For filmmakers—both veteran and emerging—who share a passion for storytelling but feel limited with their resources, Browne is very generous with advice. She has sustained a 30-year career solely working in film and media. Browne says, “I don't have any regrets. I’ve never held a regular job and I have a house, and raised three kids.” How does she do it?
Perseverance. Browne notes her willingness to persevere as essential to working in the industry. “You go hard and then have to step away sometimes. With my narrative film Sena (about modern day slavery), I’ve been trying to do that thing for more than 10 years now. There’s a little spark of hope, and then it fades away. That happens. But put it on the back burner because you may get a different perspective. And that pays off.”
Budgets. “Your budgets are just as creative as the scripts,” says Browne. Having the flexibility to film a project either very comfortably or with financial constraints will ensure a film gets made. But Browne also advises not to compromise subject matter just to get funding. “There’s a view that stepping outside of the status quo when it comes to Black stories won’t get you funded.” Browne says in her experience funding “comes along slowly. It would be a luxury if I have a full budget.” Her advice: “Shoot something. And then try to use that footage to get to the next set of funding. You don't have to have the best gear…you just have to tell a good story. Make films with anything. It’s the person in the story that makes the film, right? I shot one of my docs on a consumer camera. Shoot with what you have.”
Money. “Get money at the front end,” she says, “because at the distribution end, the kind of deals that you get into are not really lucrative.” And she strongly suggests to never put your own money into the films. “Never.

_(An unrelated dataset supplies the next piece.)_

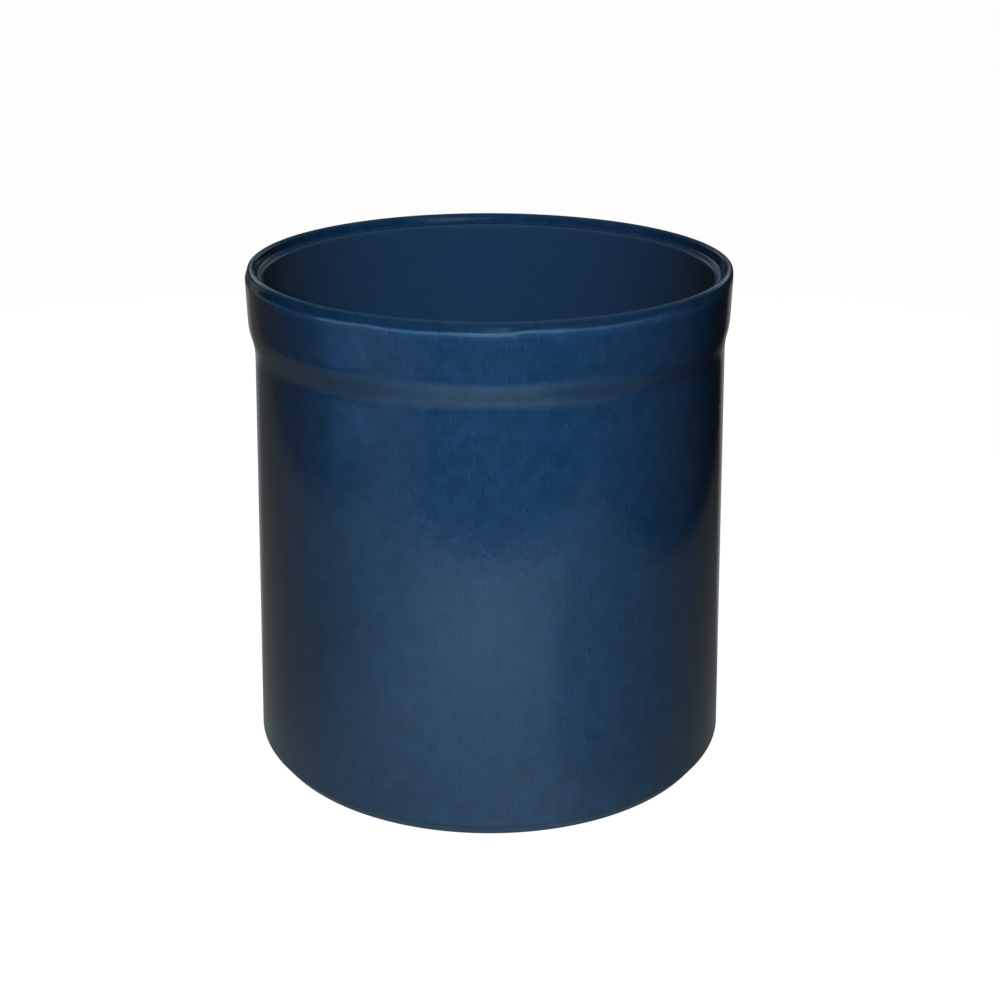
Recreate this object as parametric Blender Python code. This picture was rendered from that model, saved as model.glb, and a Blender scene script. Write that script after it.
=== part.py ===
"""Preserving crock, a turned stoneware pot with an outer and an inner coat of glaze.

Run it with blender --background --python part.py, or from Blender's text editor.
Lengths are in metres, +Z is up and the pot stands on the plane z = 0.
"""
import math

import bmesh
import bpy
from mathutils import Matrix, Vector

# Heights above the standing plane, measured on the glazed pot
POT_HEIGHT = 0.2160
COLLAR_HEIGHT = 0.0289
SHOULDER_HEIGHT = 0.0043
GALLERY_DEPTH = 0.0042
FOOT_BEVEL_HEIGHT = 0.0058
FLOOR_HEIGHT = 0.0082
GLAZE_LINE_HEIGHT = 0.0004

# Radius of the widest ring, and how far the outline moves in or out from there
BASE_RADIUS = 0.1042
FOOT_BEVEL_WIDTH = 0.0043
BODY_TAPER = 0.0049
COLLAR_STEP = 0.0020
COLLAR_FLARE = 0.0005
SHOULDER_WIDTH = 0.0009
CREST_WIDTH = 0.0029
GALLERY_DRAFT = 0.0006
LEDGE_WIDTH = 0.0034
BORE_FLARE = 0.0012

# Rounding of the corners
FOOT_CORNER_ROUND = 0.0020
SHOULDER_ROUND = 0.0090
CREST_OUTER_ROUND = 0.0013
CREST_INNER_ROUND = 0.0011
GALLERY_ROUND = 0.0010
LEDGE_ROUND = 0.0014
FLOOR_ROUND = 0.0090
STANDING_ROUND = 0.0007
COVE_ROUND_SHARE = 0.98

# The cove under the collar turns out by this angle and back again
COVE_TURN = math.radians(15.0)

# Bare underside: a standing ring round a shallow recess
STANDING_RING_WIDTH = 0.0130
RECESS_DEPTH = 0.0016
RECESS_SLOPE_WIDTH = 0.0024

# Coats of glaze, and the clearance that they keep to the clay and to each other
GLAZE_THICKNESS = 0.0006
GLAZE_CLEARANCE = 0.0003

# Facets round the axis, and along each rounded corner
TURN_STEPS = 64
SMALL_ROUND_STEPS = 2
ROUND_STEPS = 3
LARGE_ROUND_STEPS = 4
SMOOTH_ANGLE = math.radians(30.0)
MERGE_DISTANCE = 0.00001

# Radii of the glazed outline, each from the one before it
neck_radius = BASE_RADIUS - BODY_TAPER
collar_foot_radius = neck_radius + COLLAR_STEP
collar_radius = collar_foot_radius + COLLAR_FLARE
crest_outer_radius = collar_radius - SHOULDER_WIDTH
crest_inner_radius = crest_outer_radius - CREST_WIDTH
gallery_radius = crest_inner_radius - GALLERY_DRAFT
bore_radius = gallery_radius - LEDGE_WIDTH
bore_foot_radius = bore_radius + BORE_FLARE

# Heights that follow from the rim, and the rise of the slanted part of the cove
shoulder_z = POT_HEIGHT - SHOULDER_HEIGHT
ledge_z = POT_HEIGHT - GALLERY_DEPTH
cove_z = POT_HEIGHT - COLLAR_HEIGHT
cove_rise = COLLAR_STEP / math.tan(COVE_TURN)
cove_slant = COLLAR_STEP / math.sin(COVE_TURN)
cove_round = COVE_ROUND_SHARE * cove_slant / 2 / math.tan(COVE_TURN / 2)


def round_corner(before, corner, after, radius, steps):
    """Returns the points of the arc that rounds one corner of a path."""
    to_before = (before - corner).normalized()
    to_after = (after - corner).normalized()
    half = to_before.angle(to_after) / 2
    start = corner + to_before * (radius / math.tan(half))
    centre = corner + (to_before + to_after).normalized() * (radius / math.sin(half))
    turn = math.copysign(math.pi - 2 * half, to_after.cross(to_before))
    arm = start - centre
    return [centre + Matrix.Rotation(turn * i / steps, 2) @ arm for i in range(steps + 1)]


def rounded_path(corners):
    """Returns a path through (point, radius, steps) corners, rounded at all but its ends."""
    path = [corners[0][0]]
    for i in range(1, len(corners) - 1):
        corner, radius, steps = corners[i]
        path += round_corner(corners[i - 1][0], corner, corners[i + 1][0], radius, steps)
    path.append(corners[-1][0])
    return path


def inset_path(path, distance):
    """Returns the path moved by distance into the wall, which lies to the left of its run."""
    moved = []
    for i, point in enumerate(path):
        runs = []
        if i > 0:
            runs.append((point - path[i - 1]).normalized())
        if i < len(path) - 1:
            runs.append((path[i + 1] - point).normalized())
        sides = [Vector((-run.y, run.x)) for run in runs]
        mitre = sides[0] + sides[-1]
        moved.append(point + mitre * (2 * distance / mitre.length_squared))
    return moved


def make_material(name, colour, roughness, coat):
    """Returns a Principled material of one colour."""
    material = bpy.data.materials.new(name)
    material.use_nodes = True
    shader = material.node_tree.nodes["Principled BSDF"]
    shader.inputs["Base Color"].default_value = colour
    shader.inputs["Roughness"].default_value = roughness
    shader.inputs["Metallic"].default_value = 0.0
    shader.inputs["Coat Weight"].default_value = coat
    material.diffuse_color = colour
    return material


def turn_on_axis(name, profile, closed, material, parent):
    """Turns a profile that runs up its outer side once round the Z axis, facing out."""
    shape = bmesh.new()
    points = [shape.verts.new((point.x, 0.0, point.y)) for point in profile]
    edges = [shape.edges.new(pair) for pair in zip(points, points[1:])]
    if closed:
        edges.append(shape.edges.new((points[-1], points[0])))
    bmesh.ops.spin(shape, geom=points + edges, cent=(0.0, 0.0, 0.0), axis=(0.0, 0.0, 1.0),
                   angle=math.tau, steps=TURN_STEPS, use_merge=True)
    bmesh.ops.remove_doubles(shape, verts=shape.verts, dist=MERGE_DISTANCE)
    bmesh.ops.reverse_faces(shape, faces=shape.faces)
    mesh = bpy.data.meshes.new(name)
    shape.to_mesh(mesh)
    shape.free()
    mesh.shade_smooth()
    mesh.set_sharp_from_angle(angle=SMOOTH_ANGLE)
    mesh.materials.append(material)
    piece = bpy.data.objects.new(name, mesh)
    piece.parent = parent
    bpy.context.scene.collection.objects.link(piece)
    return piece


def outer_outline():
    """Returns the glazed outline from the glaze line up, over the rim and down to the ledge."""
    bevel_share = GLAZE_LINE_HEIGHT / FOOT_BEVEL_HEIGHT
    standing_radius = BASE_RADIUS - FOOT_BEVEL_WIDTH
    corners = [
        (Vector((standing_radius + FOOT_BEVEL_WIDTH * bevel_share, GLAZE_LINE_HEIGHT)), 0, 0),
        (Vector((BASE_RADIUS, FOOT_BEVEL_HEIGHT)), FOOT_CORNER_ROUND, SMALL_ROUND_STEPS),
        (Vector((neck_radius, cove_z - cove_rise / 2)), cove_round, ROUND_STEPS),
        (Vector((collar_foot_radius, cove_z + cove_rise / 2)), cove_round, ROUND_STEPS),
        (Vector((collar_radius, shoulder_z)), SHOULDER_ROUND, SMALL_ROUND_STEPS),
        (Vector((crest_outer_radius, POT_HEIGHT)), CREST_OUTER_ROUND, SMALL_ROUND_STEPS),
        (Vector((crest_inner_radius, POT_HEIGHT)), CREST_INNER_ROUND, SMALL_ROUND_STEPS),
        (Vector((gallery_radius, ledge_z)), GALLERY_ROUND, SMALL_ROUND_STEPS),
        (Vector((bore_radius, ledge_z)), 0, 0),
    ]
    return rounded_path(corners)[:-1]


def inner_outline(start):
    """Returns the glazed outline from the ledge down the bore to the middle of the floor."""
    corners = [
        (start, 0, 0),
        (Vector((bore_radius, ledge_z)), LEDGE_ROUND, ROUND_STEPS),
        (Vector((bore_foot_radius, FLOOR_HEIGHT)), FLOOR_ROUND, LARGE_ROUND_STEPS),
        (Vector((0.0, FLOOR_HEIGHT)), 0, 0),
    ]
    return rounded_path(corners)


def clay_profile(outline):
    """Returns the clay's section from under the foot, up the wall and back to the axis."""
    wall = inset_path(outline, GLAZE_THICKNESS + GLAZE_CLEARANCE)
    bevel = wall[1] - wall[0]
    standing_corner = wall[0] - bevel * (wall[0].y / bevel.y)
    ring_inner_radius = standing_corner.x - STANDING_RING_WIDTH
    recess_radius = ring_inner_radius - RECESS_SLOPE_WIDTH
    ring_inner = Vector((ring_inner_radius, 0.0))
    underside = [Vector((0.0, RECESS_DEPTH)), Vector((recess_radius, RECESS_DEPTH)), ring_inner]
    edge = round_corner(ring_inner, standing_corner, wall[1], STANDING_ROUND, ROUND_STEPS)
    return underside + edge + wall[1:]


def coat_profile(outline):
    """Returns the section of a coat of glaze: back along the clay's side, then the outline."""
    return inset_path(outline, GLAZE_THICKNESS)[::-1] + outline


def main():
    """Clears the scene and builds the clay and its two coats of glaze."""
    for old in list(bpy.data.objects):
        bpy.data.objects.remove(old, do_unlink=True)

    crock = bpy.data.objects.new("crock", None)
    bpy.context.scene.collection.objects.link(crock)

    outer = outer_outline()
    seam_run = (Vector((bore_radius, ledge_z)) - outer[-1]).normalized()
    inner = inner_outline(outer[-1] + seam_run * GLAZE_CLEARANCE)

    clay = make_material("fired_stoneware", (0.430, 0.345, 0.255, 1.0), 0.88, 0.0)
    blue = make_material("cobalt_glaze_outside", (0.009, 0.048, 0.127, 1.0), 0.15, 0.6)
    lining = make_material("cobalt_glaze_inside", (0.016, 0.055, 0.134, 1.0), 0.20, 0.6)

    turn_on_axis("clay_body", clay_profile(outer + inner), False, clay, crock)
    turn_on_axis("outer_glaze", coat_profile(outer), True, blue, crock)
    turn_on_axis("inner_glaze", coat_profile(inner), False, lining, crock)


if __name__ == "__main__":
    main()
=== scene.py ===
"""Preserving crock: a turned stoneware pot in a dark blue glaze, standing on a pale table.

The bare clay, the outer coat of glaze and the lining are surfaces of revolution. One outline
of the glazed pot is worked out with numpy, and all three are carried round the axis from it.
Lengths are in metres, +Z is up and the pot stands on the plane z = 0.
"""
import math

import bpy
import numpy as np
from bpy.props import FloatProperty, FloatVectorProperty, IntProperty, PointerProperty
from mathutils import Matrix, Vector


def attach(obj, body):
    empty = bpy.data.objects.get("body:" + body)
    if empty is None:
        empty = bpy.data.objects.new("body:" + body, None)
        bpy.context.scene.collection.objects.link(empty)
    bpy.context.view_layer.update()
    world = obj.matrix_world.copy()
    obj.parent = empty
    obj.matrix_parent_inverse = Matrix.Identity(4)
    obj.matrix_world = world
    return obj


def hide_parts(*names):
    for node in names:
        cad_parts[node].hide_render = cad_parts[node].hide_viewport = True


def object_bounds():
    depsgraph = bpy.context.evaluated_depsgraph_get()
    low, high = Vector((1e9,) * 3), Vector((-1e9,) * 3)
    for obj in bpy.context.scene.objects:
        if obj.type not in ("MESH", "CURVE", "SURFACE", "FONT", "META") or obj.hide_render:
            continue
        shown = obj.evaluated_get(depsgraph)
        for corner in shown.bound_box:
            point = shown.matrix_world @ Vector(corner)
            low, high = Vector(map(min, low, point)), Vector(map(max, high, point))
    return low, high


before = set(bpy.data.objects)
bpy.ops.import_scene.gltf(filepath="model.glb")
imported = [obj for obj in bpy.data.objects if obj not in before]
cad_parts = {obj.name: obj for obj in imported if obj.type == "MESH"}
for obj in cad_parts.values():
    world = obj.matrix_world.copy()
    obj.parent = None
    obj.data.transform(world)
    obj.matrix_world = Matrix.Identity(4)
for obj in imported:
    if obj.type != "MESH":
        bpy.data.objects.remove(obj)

bl_info = {
    "name": "Preserving Crock",
    "version": (1, 0, 0),
    "blender": (4, 5, 0),
    "location": "View3D > Sidebar > Crock",
    "description": "Builds a glazed stoneware preserving crock and the table that it stands on",
    "category": "Object",
}

CAD_LOW, CAD_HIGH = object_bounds()

# Rounding of the outline's corners
FOOT_CORNER_ROUND = 0.0020
COVE_ROUND_SHARE = 0.49
SHOULDER_ROUND = 0.0090
CREST_OUTER_ROUND = 0.0013
CREST_INNER_ROUND = 0.0011
GALLERY_ROUND = 0.0010
LEDGE_ROUND = 0.0014
FLOOR_ROUND = 0.0090
RECESS_ROUND = 0.0012
RING_INNER_ROUND = 0.0008
RING_OUTER_ROUND = 0.0007

# Longest run between two points of an outline, and how the meshes are finished
OUTER_SPACING = 0.0016
INNER_SPACING = 0.0022
UNDERSIDE_SPACING = 0.0030
SEAM_GAP = 0.00004
SMOOTH_ANGLE = math.radians(50.0)
BEND_REACH = 0.0012
AXIS_FADE = 0.02

# The floor: half its side, how far it lies under the foot, and its squares along a side
FLOOR_REACH = 8.0
FLOOR_DROP = 0.0002
FLOOR_SQUARES = 8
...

If I don't have the money, I don't make a film. You can't risk it.” Browne says, “Find equipment. There's a guy with gear and he may be willing to help. But I never put my own money into my films.” Leading a self-described frugal existence, Browne says she does not spend when she knows the money is not coming. “I’m a Black woman, and for a long period of time I cut my own hair—not wanting to go to the hairdresser and being very natural. The kids know I'm cheap.”
Writing. Browne authored the book Two Women. She then worked on the five-part Speaking in Tongues: The History of Language television series and has since returned to writing a second manuscript. “Write what you know,” she says. “When I look back, we were poor, yeah, but there was such richness there. I am indebted to that community to who I am today.” Browne’s documentary, The Park… will be her third at that location. “The ‘ghetto’ makes you strong, resilient, a good judge of people, and business savvy. So that's why I keep going back to there.”
Interviewing. “It's about sharing. I did a workshop on interviewing not too long ago. I reminded the students that there's a lot of exploitation going on. You're asking a lot of your subject. The way you get that is my giving to them first. This is me, this is who I am... my story I want to share with you before we go on.” Browne very openly admits that her success in capturing the stories of the women in Them That's Not… was due to her own transparency: “How did I get access? I was on welfare when I was young and I was one of them. Even if you’re not from the same background, be willing to give of yourself. And be open and respectful.”
Technology. “I haven't edited my own films in a long time,” says Browne who has currently returned to both shooting and editing while working on a masters degree. “I’m getting back to that. Now you have all these apps and can shoot films on smartphones where you can do it yourself.” But with the access to assembling a shot list and adding effects, Browne continues to stand by the power of story structure as well. “Have in mind the story and the story will dictate how one shot will go to the next.”
Outreach/Distribution. Based on Browne’s experience, feature length documentaries are more likely to continue to generate revenue versus a television documentary. “Unless you're going to sell to a second broadcaster and in another broadcast window, the television documentary is not going to make a lot of money on the distribution end of things,” she says. Browne is a filmmaker who still makes money on her earlier films available in educational distribution. Yet a few steps are still required between completing the film and distribution. There is getting the word out through the now popular route of social media and the film festival circuit. First and foremost when in this stage, Browne says definitely have a trailer. “And have that trailer go anywhere and everywhere.”
Browne’s films about race, class and identity have been distributed worldwide. She takes pride in her role as a feminist telling these stories and having them well received. Her last piece of advice is for women filmmakers: “Tell women's stories. The onus is on us to tell our own stories and tell them well.”
Christene Browne is the recipient of numerous awards including the Documentary Filmmaker prize at the Women’s International Film and Television Showcase Visionary Awards (2011).